**TO DO**
Hand back each line, unchanged, from the top down to the line where "return made.outputs[0]" sits.
__________________________________________________
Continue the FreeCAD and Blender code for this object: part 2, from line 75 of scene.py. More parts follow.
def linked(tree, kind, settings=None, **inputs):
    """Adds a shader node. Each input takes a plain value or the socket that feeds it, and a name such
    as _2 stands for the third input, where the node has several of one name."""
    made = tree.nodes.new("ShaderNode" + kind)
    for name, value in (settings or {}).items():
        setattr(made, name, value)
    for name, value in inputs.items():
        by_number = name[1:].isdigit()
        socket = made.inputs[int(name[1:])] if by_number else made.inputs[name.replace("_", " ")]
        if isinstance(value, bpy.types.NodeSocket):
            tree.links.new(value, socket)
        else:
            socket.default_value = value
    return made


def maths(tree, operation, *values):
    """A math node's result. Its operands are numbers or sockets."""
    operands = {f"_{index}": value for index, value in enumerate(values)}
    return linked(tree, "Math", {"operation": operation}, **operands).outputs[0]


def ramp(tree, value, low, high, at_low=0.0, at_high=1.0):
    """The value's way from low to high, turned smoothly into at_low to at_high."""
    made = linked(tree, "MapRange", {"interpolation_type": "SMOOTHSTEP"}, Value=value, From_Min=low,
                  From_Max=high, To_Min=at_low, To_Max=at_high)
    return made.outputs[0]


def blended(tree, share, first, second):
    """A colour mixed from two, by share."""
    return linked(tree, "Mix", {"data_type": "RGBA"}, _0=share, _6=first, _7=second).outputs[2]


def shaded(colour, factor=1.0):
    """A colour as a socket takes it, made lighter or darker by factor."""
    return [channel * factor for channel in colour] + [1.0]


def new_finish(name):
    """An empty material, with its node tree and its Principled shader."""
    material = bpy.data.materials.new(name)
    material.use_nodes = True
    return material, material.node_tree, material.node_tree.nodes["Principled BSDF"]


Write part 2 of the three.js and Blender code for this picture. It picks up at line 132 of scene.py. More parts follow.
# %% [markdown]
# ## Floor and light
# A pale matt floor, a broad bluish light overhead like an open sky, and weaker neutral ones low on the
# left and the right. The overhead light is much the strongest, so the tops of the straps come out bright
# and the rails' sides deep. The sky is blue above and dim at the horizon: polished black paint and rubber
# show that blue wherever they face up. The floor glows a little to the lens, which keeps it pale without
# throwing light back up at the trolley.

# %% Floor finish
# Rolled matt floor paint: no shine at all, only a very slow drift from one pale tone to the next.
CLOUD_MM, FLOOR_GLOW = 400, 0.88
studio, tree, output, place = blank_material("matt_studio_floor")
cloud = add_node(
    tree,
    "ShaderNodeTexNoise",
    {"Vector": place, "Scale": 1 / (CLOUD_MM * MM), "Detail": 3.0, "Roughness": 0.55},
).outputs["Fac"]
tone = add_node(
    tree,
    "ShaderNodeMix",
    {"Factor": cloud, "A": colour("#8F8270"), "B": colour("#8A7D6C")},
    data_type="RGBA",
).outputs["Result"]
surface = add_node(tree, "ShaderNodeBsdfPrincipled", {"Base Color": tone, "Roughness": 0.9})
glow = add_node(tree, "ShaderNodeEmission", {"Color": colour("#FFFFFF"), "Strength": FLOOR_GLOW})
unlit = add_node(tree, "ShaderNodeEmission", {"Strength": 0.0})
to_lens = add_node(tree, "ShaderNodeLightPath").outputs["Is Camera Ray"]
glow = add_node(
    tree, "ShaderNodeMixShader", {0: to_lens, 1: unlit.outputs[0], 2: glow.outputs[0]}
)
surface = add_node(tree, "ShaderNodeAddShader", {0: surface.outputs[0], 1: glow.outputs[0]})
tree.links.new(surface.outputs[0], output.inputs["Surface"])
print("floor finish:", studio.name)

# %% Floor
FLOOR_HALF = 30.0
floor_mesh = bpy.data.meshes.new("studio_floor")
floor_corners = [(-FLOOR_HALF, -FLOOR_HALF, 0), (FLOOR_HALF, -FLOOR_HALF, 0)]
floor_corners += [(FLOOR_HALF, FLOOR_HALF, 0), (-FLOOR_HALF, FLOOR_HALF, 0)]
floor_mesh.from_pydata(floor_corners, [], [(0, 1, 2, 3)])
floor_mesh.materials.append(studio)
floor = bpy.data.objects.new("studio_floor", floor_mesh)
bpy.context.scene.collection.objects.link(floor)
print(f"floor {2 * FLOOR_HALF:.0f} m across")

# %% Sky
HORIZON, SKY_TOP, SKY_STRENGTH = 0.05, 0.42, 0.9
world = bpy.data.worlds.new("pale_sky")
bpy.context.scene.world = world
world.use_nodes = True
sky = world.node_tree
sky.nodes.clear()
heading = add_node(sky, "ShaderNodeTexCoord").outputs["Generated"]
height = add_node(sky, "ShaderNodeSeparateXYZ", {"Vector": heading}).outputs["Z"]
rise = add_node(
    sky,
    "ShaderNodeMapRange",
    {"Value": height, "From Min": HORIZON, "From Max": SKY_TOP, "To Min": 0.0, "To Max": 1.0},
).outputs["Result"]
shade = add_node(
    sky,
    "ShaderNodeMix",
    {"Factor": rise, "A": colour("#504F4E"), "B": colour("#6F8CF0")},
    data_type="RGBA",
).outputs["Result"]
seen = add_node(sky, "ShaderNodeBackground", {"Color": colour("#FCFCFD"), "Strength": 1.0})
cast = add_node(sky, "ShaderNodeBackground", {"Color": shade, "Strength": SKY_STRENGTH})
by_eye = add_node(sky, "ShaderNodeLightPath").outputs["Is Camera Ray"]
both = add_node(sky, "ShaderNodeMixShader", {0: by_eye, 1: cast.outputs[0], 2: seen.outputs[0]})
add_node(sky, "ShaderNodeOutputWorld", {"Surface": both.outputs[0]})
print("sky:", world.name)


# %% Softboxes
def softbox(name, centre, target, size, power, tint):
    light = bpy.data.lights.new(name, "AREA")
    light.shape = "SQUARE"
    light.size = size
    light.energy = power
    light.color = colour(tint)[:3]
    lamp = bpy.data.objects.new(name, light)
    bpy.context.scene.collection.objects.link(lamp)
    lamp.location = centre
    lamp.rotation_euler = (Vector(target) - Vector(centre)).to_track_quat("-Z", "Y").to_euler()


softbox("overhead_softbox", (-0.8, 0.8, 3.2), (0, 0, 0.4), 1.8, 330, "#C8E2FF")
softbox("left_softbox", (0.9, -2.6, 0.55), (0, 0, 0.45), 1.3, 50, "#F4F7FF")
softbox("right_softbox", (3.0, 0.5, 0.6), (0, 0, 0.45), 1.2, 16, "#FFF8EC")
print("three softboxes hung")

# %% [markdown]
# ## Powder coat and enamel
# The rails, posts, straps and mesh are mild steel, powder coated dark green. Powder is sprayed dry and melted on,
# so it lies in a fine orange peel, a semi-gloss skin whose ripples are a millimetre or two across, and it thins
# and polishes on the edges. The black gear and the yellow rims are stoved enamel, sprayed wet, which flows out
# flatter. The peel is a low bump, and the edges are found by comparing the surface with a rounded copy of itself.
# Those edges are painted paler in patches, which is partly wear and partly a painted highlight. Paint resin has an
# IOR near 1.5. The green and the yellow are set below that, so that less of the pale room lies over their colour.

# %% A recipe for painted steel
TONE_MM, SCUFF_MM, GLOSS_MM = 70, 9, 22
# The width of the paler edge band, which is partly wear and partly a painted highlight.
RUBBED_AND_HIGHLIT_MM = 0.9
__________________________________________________
**RESPONSE TO THE TASK**
Continue the FreeCAD and Blender code for this object: part 2, from line 75 of scene.py. More parts follow.
def linked(tree, kind, settings=None, **inputs):
    """Adds a shader node. Each input takes a plain value or the socket that feeds it, and a name such
    as _2 stands for the third input, where the node has several of one name."""
    made = tree.nodes.new("ShaderNode" + kind)
    for name, value in (settings or {}).items():
        setattr(made, name, value)
    for name, value in inputs.items():
        by_number = name[1:].isdigit()
        socket = made.inputs[int(name[1:])] if by_number else made.inputs[name.replace("_", " ")]
        if isinstance(value, bpy.types.NodeSocket):
            tree.links.new(value, socket)
        else:
            socket.default_value = value
    return made


def maths(tree, operation, *values):
    """A math node's result. Its operands are numbers or sockets."""
    operands = {f"_{index}": value for index, value in enumerate(values)}
    return linked(tree, "Math", {"operation": operation}, **operands).outputs[0]


def ramp(tree, value, low, high, at_low=0.0, at_high=1.0):
    """The value's way from low to high, turned smoothly into at_low to at_high."""
    made = linked(tree, "MapRange", {"interpolation_type": "SMOOTHSTEP"}, Value=value, From_Min=low,
                  From_Max=high, To_Min=at_low, To_Max=at_high)
    return made.outputs[0]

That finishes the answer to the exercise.